As many noted, Trump himself signed an order
earlier this year revoking a measure that specifically sought to make it harder
for those with mental health issues to get a gun.
"We have a lot of
mental health problems in our country, as do other countries, but this isn't a
guns situation," Trump said during an overseas press conference in Japan
on Monday.
"We could go into it but it's a little bit soon to go into it.

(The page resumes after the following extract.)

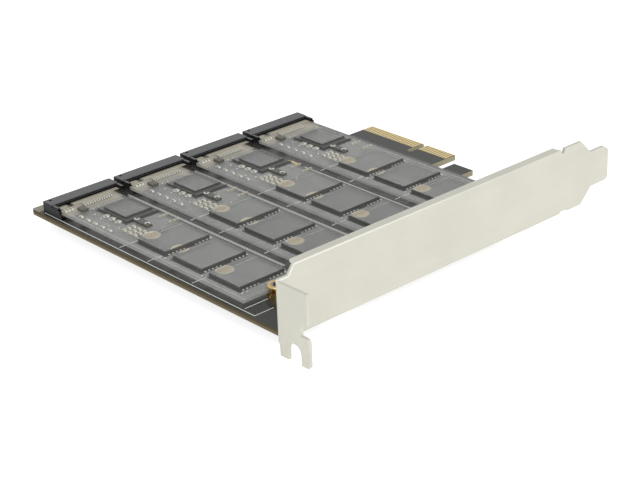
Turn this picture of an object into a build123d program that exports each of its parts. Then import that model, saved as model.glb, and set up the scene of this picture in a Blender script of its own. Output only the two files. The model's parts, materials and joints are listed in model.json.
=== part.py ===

Fortunately somebody else had a gun that was shooting in the opposite
direction, otherwise it wouldn't have been as bad as it was, it would have been
much worse."
Murphy, also rejected
Trump's essential argument—familiar in pro-gun and right-wing circles—that
"a good guy with a gun" is the best answer to "a bad guy with a
guy."
Read Murphy's in full
statement below:
"The paralysis
you feel right now – the impotent helplessness that washes over you as news of
another mass slaughter scrolls across the television screen – isn’t real. It's
a fiction created and methodically cultivated by the gun lobby, designed to
assure that no laws are passed to make America safer, because those laws would
cut into their profits.
"My heart sunk to the pit of my stomach, once again,
when I heard of today's shooting in Texas. My heart dropped further when I
thought about the growing macabre club of families in Las Vegas and Orlando and
Charleston and Newtown, who have to relive their own day of horror every time
another mass killing occurs.
"None of this is
inevitable. I know this because no other country endures this pace of mass
carnage like America. It is uniquely and tragically American. As long as our
nation chooses to flood the county with dangerous weapons and consciously let
those weapons fall into the hands of dangerous people, these killings will not
abate.
"As my colleagues
go to sleep tonight, they need to think about whether the political
support of the gun industry is worth the blood that flows endlessly onto the
floors of American churches, elementary schools, movie theaters, and city
streets.
"Ask yourself – how can you claim that you respect human life
while choosing fealty to weapons-makers over support for measures favored by
the vast majority of your constituents.
"My heart breaks
for Sutherland Springs. Just like it still does for Las Vegas. And Orlando. And
Charleston. And Aurora. And Blacksburg. And Newtown. Just like it does every
night for Chicago. And New Orleans. And Baltimore. And Bridgeport.
"The
terrifying fact is that no one is safe so long as Congress chooses to do
absolutely nothing in the face of this epidemic. The time is now for Congress
to shed its cowardly cover and do something."